> _WHAT THE EXERCISE ASKS_:
Exactly reproduce the lines from the top of the entries below through the line containing "the panel's middle.", with both ends included.

> _INFORMATION SUPPLIED_:
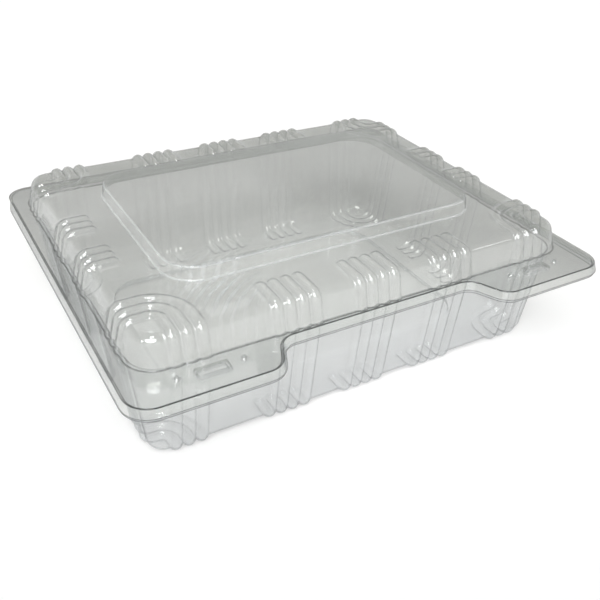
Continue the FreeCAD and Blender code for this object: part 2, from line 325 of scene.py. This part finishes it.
def formed_sheet(
    half_x, half_y, height, draft, bend, panel, lip_path, flat_from, shrink, lock_shrink, dark, pale
):
    """The plain sheet of one half, before its ridges, from the lip's end to the panel's middle.

    lip_path says how far out and high the lip's rings stand and how much painted shade each carries,
    flat_from how far inside its edge the flange is flat, shrink and lock_shrink what the sheet and its
    locks lose to fit inside the other half's, and dark and pale how strong the painted shade is on the
    panel's far edges and the painted highlight on its near ones."""
    sheet = Sheet()
    straight_x, straight_y = half_x - body_corner, half_y - body_corner
    xs, ys = side_places(straight_x, straight_y)
    outline, facing, sideways = flange_ring(xs, ys)
    lip_fade = 6.0
    gripping = 1 - soft_step(outline[:, 1], lip_end, lip_end + lip_fade)
    rings = []
    for grow, z, line in lip_path:
        grown = outline + sideways * (grow * gripping - shrink)[:, None]
        rings.append(sheet.add(np.column_stack([grown, z * gripping]), line=line))
    grown = outline - sideways * shrink - facing * flat_from
    rings.append(sheet.add(np.column_stack([grown, np.zeros(len(grown))])))
    for low, high in zip(rings, rings[1:]):
        sheet.join(low, high)
    flange_end = rings[-1]

    foot_out, foot_bend, bend_steps = 0.45, 0.5, 7
    # Painted shade along the bend where the body rises from the flange.
    foot_line, foot_room = 0.4, 0.45
    path, ways = rounded_path(
        [(-foot_out, 0.0), (0.0, 0.0), (draft, height), (body_corner, height)],
        [foot_bend, bend], bend_steps,
    )
    core = rounded_ring(xs, ys, half_x, half_y, body_corner)
    flat_out = rounded_ring(xs, ys, half_x + 1, half_y + 1, body_corner + 1) - core
    flat_out /= np.maximum(np.linalg.norm(flat_out, axis=1), 1e-9)[:, None]
    rings = []
    for at, ((inset, z), (way_in, way_up)) in enumerate(zip(path, ways)):
        ring = rounded_ring(xs, ys, half_x - inset, half_y - inset, max(body_corner - inset, 0))
        near_flange = z < 1.0
        out, up = (1.0, 0.0) if near_flange else (-way_in, way_up)
        push = np.column_stack([flat_out * out, np.full(len(ring), up)])
        room = foot_room + (1 - foot_room) * float(soft_step(z, 0.3, 2.6))
        line = foot_line if 1 <= at < bend_steps else 0.0
        rings.append(sheet.add(np.column_stack([ring, np.full(len(ring), z)]), push, room, line))
    for low, high in zip(rings, rings[1:]):
        sheet.join(low, high)
    foot, rim = rings[0], rings[-1]

    # The tab round each lock is a patch of its own, finest at the edges of the button and nibs.
    patch_x, patch_y = 19.0, 5.4
    button_in, button_out = 1.6, 0.4
    nib_y, nib_near, nib_far = nib_inset - button_inset, 2.1, 2.2
    fine_x = both_sides(spread(
        [0, button_half_x - button_in, button_half_x + button_out,
         nib_spacing - nib_far, nib_spacing + nib_far, patch_x],
        [1.6, 0.2, 1.2, 0.3, 0.8],
    ))
    fine_y = np.array(spread(
        [-patch_y, -button_half_y - button_out, button_in - button_half_y,
         nib_y - nib_near, nib_y + nib_far, patch_y],
        [0.8, 0.2, 0.5, 0.22, 0.8],
    ))
    borders = []
    for sign in (-1, 1):
        gx, gy = np.meshgrid(fine_x, fine_y)
        heights = lock_rise(gx, gy, lock_shrink) * (1 if panel > 0 else -1)
        borders.append(sheet.grid(
            sign * button_x + fine_x, button_inset - tab_reach + fine_y, heights
        ))
    sheet.fill_flat(flange_end, foot, borders)

    px, py = lid_half_x - panel_margin_x, lid_half_y - panel_margin_y
    first = np.array([sheet.points[n][:2] for n in rim])
    target = panel_ring(first, px, py, panel_corner, straight_x, straight_y)
    # Rings stand close together as far in as the ridges reach, and wider apart from there on.
    last = rim
    ridges_end, before_panel = 0.66, 0.94
    for share in spread([0.0, ridges_end, before_panel], [0.026, 0.058])[1:]:
        ring = first * (1 - share) + target * share
        ring = sheet.add(np.column_stack([ring, np.full(len(ring), height)]), None, 1.0)
        sheet.join(last, ring)
        last = ring
    panel_out, panel_foot_bend, panel_bend, panel_steps = 0.9, 0.8, 1.2, 4
    panel_flat, panel_middle = 4.0, 17.0
    path, _ = rounded_path(
        [(-panel_out, 0.0), (0.0, 0.0), (panel_draft, panel), (panel_flat, panel)],
        [panel_foot_bend, panel_bend], panel_steps,
    )
    # Painted shade on the panel's far edges and painted highlight along the bends of its near edges.
    bends = (2, 3, 4, 7, 8, 9)
    far = soft_step(first[:, 0] / straight_x + first[:, 1] / straight_y, -0.3, 0.3)
    for at, (inset, z) in enumerate(list(path) + [(panel_middle, panel)]):
        ring = panel_ring(first, px - inset, py - inset, panel_corner - inset, straight_x, straight_y)
        line = far * (dark if 1 <= at < len(path) - 1 else 0.0)
        line -= (1 - far) * (pale if at in bends else 0.0)
        ring = sheet.add(np.column_stack([ring, np.full(len(ring), height + z)]), line=line)
        sheet.join(last, ring)
        last = ring
    sheet.faces.append(tuple(last))
    return sheet


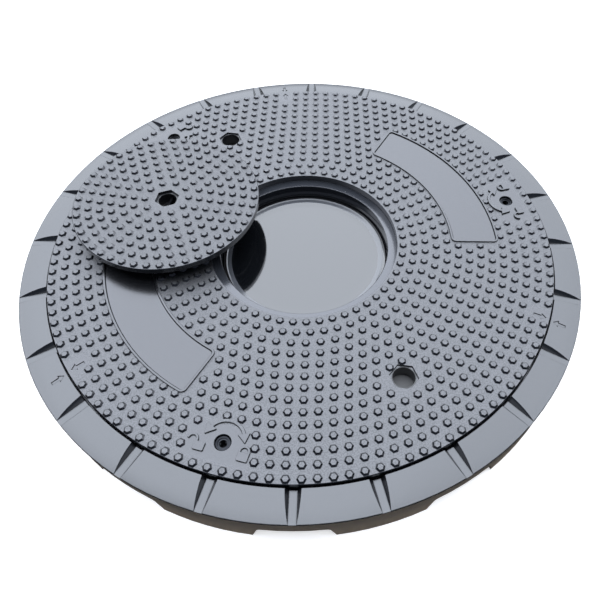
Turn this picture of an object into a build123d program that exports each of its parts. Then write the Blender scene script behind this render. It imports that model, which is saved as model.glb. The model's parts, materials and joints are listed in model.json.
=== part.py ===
from build123d import *
import os
from math import cos, sin, pi, radians, sqrt, hypot, atan

# Round watertight composite manhole cover with its frame, three quarter-turn
# locks, two lifting sockets and a small round access lid, which lies moved
# aside on top of the cover.  Millimetres, +Z up.  The origin is the centre of
# the frame's bottom face.  Angles are in degrees, anticlockwise from +X.

os.makedirs("parts", exist_ok=True)

# ---------------------------------------------------------------- dimensions
TOP = 84.0              # height of the cover's top face above the frame's base
BOND_GAP = 0.02         # radial gap round a bonded part

# frame
FRAME_R = 497.8         # outer edge of the domed rim
FRAME_DROP = 13.6       # how far that edge lies below the cover's top
RIM_BEVEL = 0.6         # width of the bevel at that edge
THROAT_R = 450.4        # throat around the cover
THROAT_Z = TOP - 4.8    # the throat's upper edge
RIM_MID = (475.0, 7.7)  # a point the rim's domed top passes through: radius, drop
SKIRT_R = 496.2         # outside of the skirt
LEDGE_R = 424.0         # clear opening of the seat ledge
LEDGE_Z = TOP - 50.0    # top of the seat ledge
LEDGE_T = 10.0          # thickness of the seat ledge
GROOVE_R0, GROOVE_R1 = 431.0, 445.0     # gasket groove in the ledge
GROOVE_Z = LEDGE_Z - 2  # its floor
GASKET_GAP = 0.3        # air on both sides of the gasket
CHANNELS = 24           # level channels across the rim
CHANNEL_W = 5.8         # half width of a channel's floor
CHANNEL_DRAFT = 0.66    # how its walls flare
NOTCHES = 12            # trapezoid notches in the skirt
NOTCH_H = 34.0
NOTCH_BOTTOM = 60.6     # half widths of a notch
NOTCH_TOP = 51.0
NOTCH_CORNER = 7.0

# cover
COVER_R = 447.8
PLATE_T = 15.0
SEAT_Z = TOP - 44.0     # underside of the cover's seating ring
RECESS_R = 170.0        # recess that takes the access lid
RECESS_LEDGE = 13.0
WELL_R = 153.0
WELL_LEDGE = 50.0
WELL_OPEN_R = 136.0
COVER_WEBS = 24
COVER_RIBS = [228.0, 286.0, 366.0]      # inner radii of the ring ribs

# tread studs: hexagonal frustums in rings
STUD_H = 3.0
STUD_ROOT = 0.4         # how far a stud reaches into the surface
STUD_BASE = 7.5         # corner radius at the surface
STUD_TOP = 4.5          # corner radius at the top
RING_R0 = 440.0
RING_STEP = 20.0
RINGS = [               # from outside in: number of studs, share of a pitch past +Y
    (124, 0.51), (118, 0.49), (112, 0.475), (106, 0.47), (100, 0.46),
    (94, 0.44), (88, 0.445), (82, 0.45), (76, 0.44), (70, 0.43),
    (64, 0.43), (58, 0.425), (56, 0.75), (52, 0.44),
]

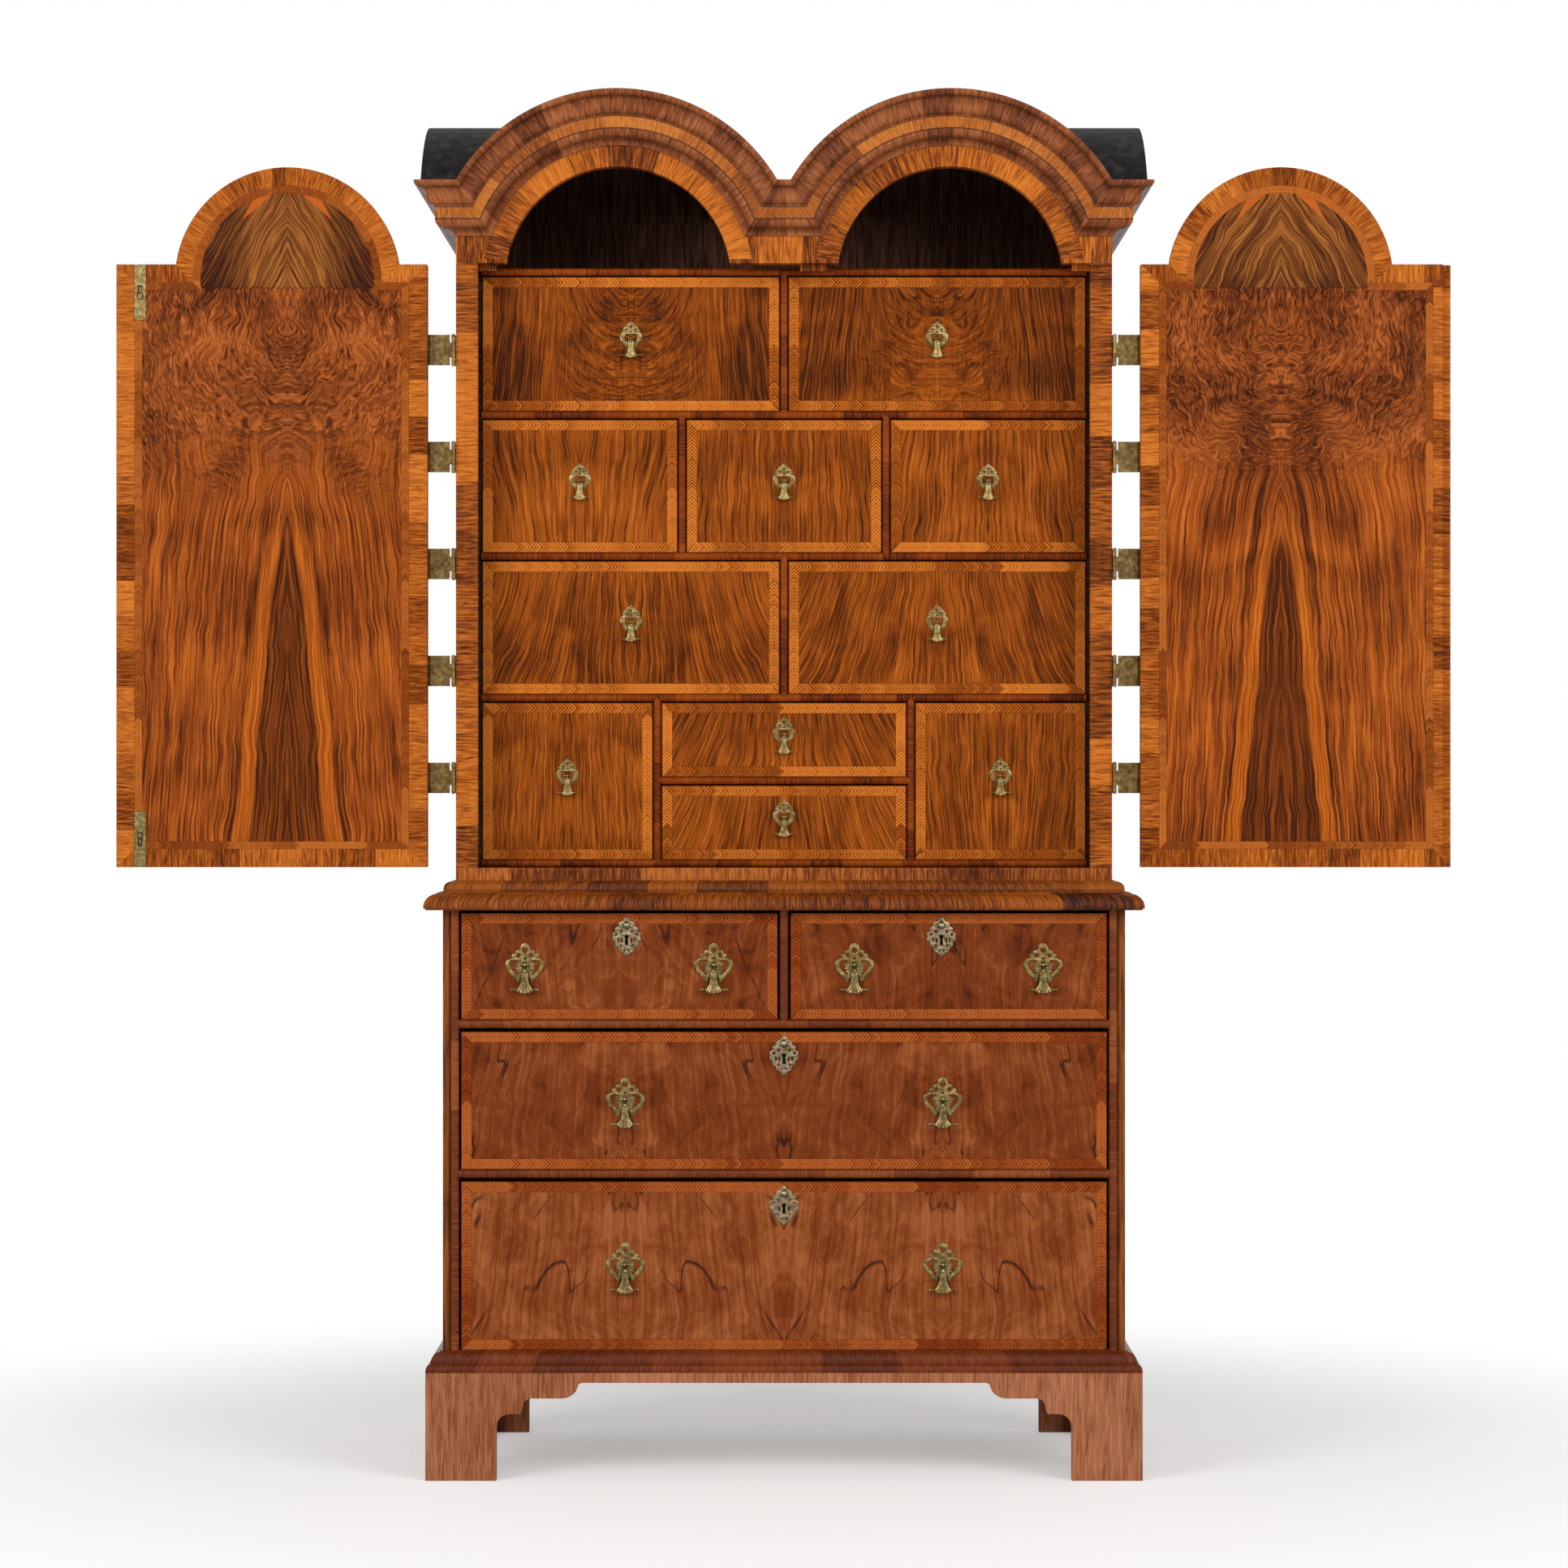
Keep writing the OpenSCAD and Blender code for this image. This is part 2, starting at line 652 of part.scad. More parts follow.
// The leaf on the cabinet's side, with the top and bottom knuckles
module case_leaf(z) {
    x = -cabinet_half - leaf_t;
    difference() {
        union() {
            block(x, -cabinet_half, y_face + 2, y_face + leaf_l, z - hinge_h / 2, z + hinge_h / 2);
            for (z0 = [z - hinge_h / 2, z + hinge_h / 2 - knuckle_h]) {
                block(x, -cabinet_half, hinge_y, y_face + 2 + over, z0, z0 + knuckle_h);
                translate([-hinge_x, hinge_y, z0]) cylinder(r = knuckle_r, h = knuckle_h);
            }
        }
        pin_bore(z);
    }
}
// The leaf on the door's outer face, which is behind the door when it stands open, with the middle knuckle
module door_leaf(z) {
    y0 = 2 * hinge_y - y_face + door_proud;
    clear_x = -hinge_x - knuckle_r - 2;
    x_end = -2 * hinge_x + opening_half - door_gap - leaf_l;
    difference() {
        union() {
            block(x_end, clear_x, y0, y0 + leaf_t, z - hinge_h / 2, z + hinge_h / 2);
            block(clear_x - over, -hinge_x, y0, y0 + leaf_t, z - tongue_h / 2, z + tongue_h / 2);
            translate([-hinge_x, hinge_y, z - tongue_h / 2]) cylinder(r = knuckle_r, h = tongue_h);
        }
        pin_bore(z);
    }
}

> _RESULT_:
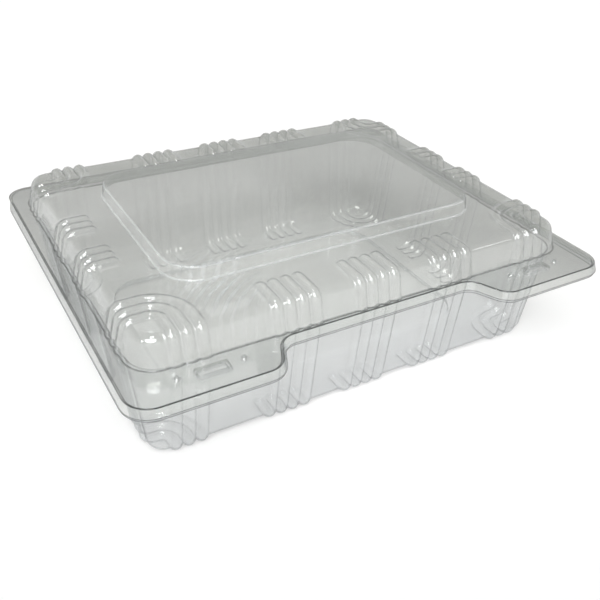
Continue the FreeCAD and Blender code for this object: part 2, from line 325 of scene.py. This part finishes it.
def formed_sheet(
    half_x, half_y, height, draft, bend, panel, lip_path, flat_from, shrink, lock_shrink, dark, pale
):
    """The plain sheet of one half, before its ridges, from the lip's end to the panel's middle.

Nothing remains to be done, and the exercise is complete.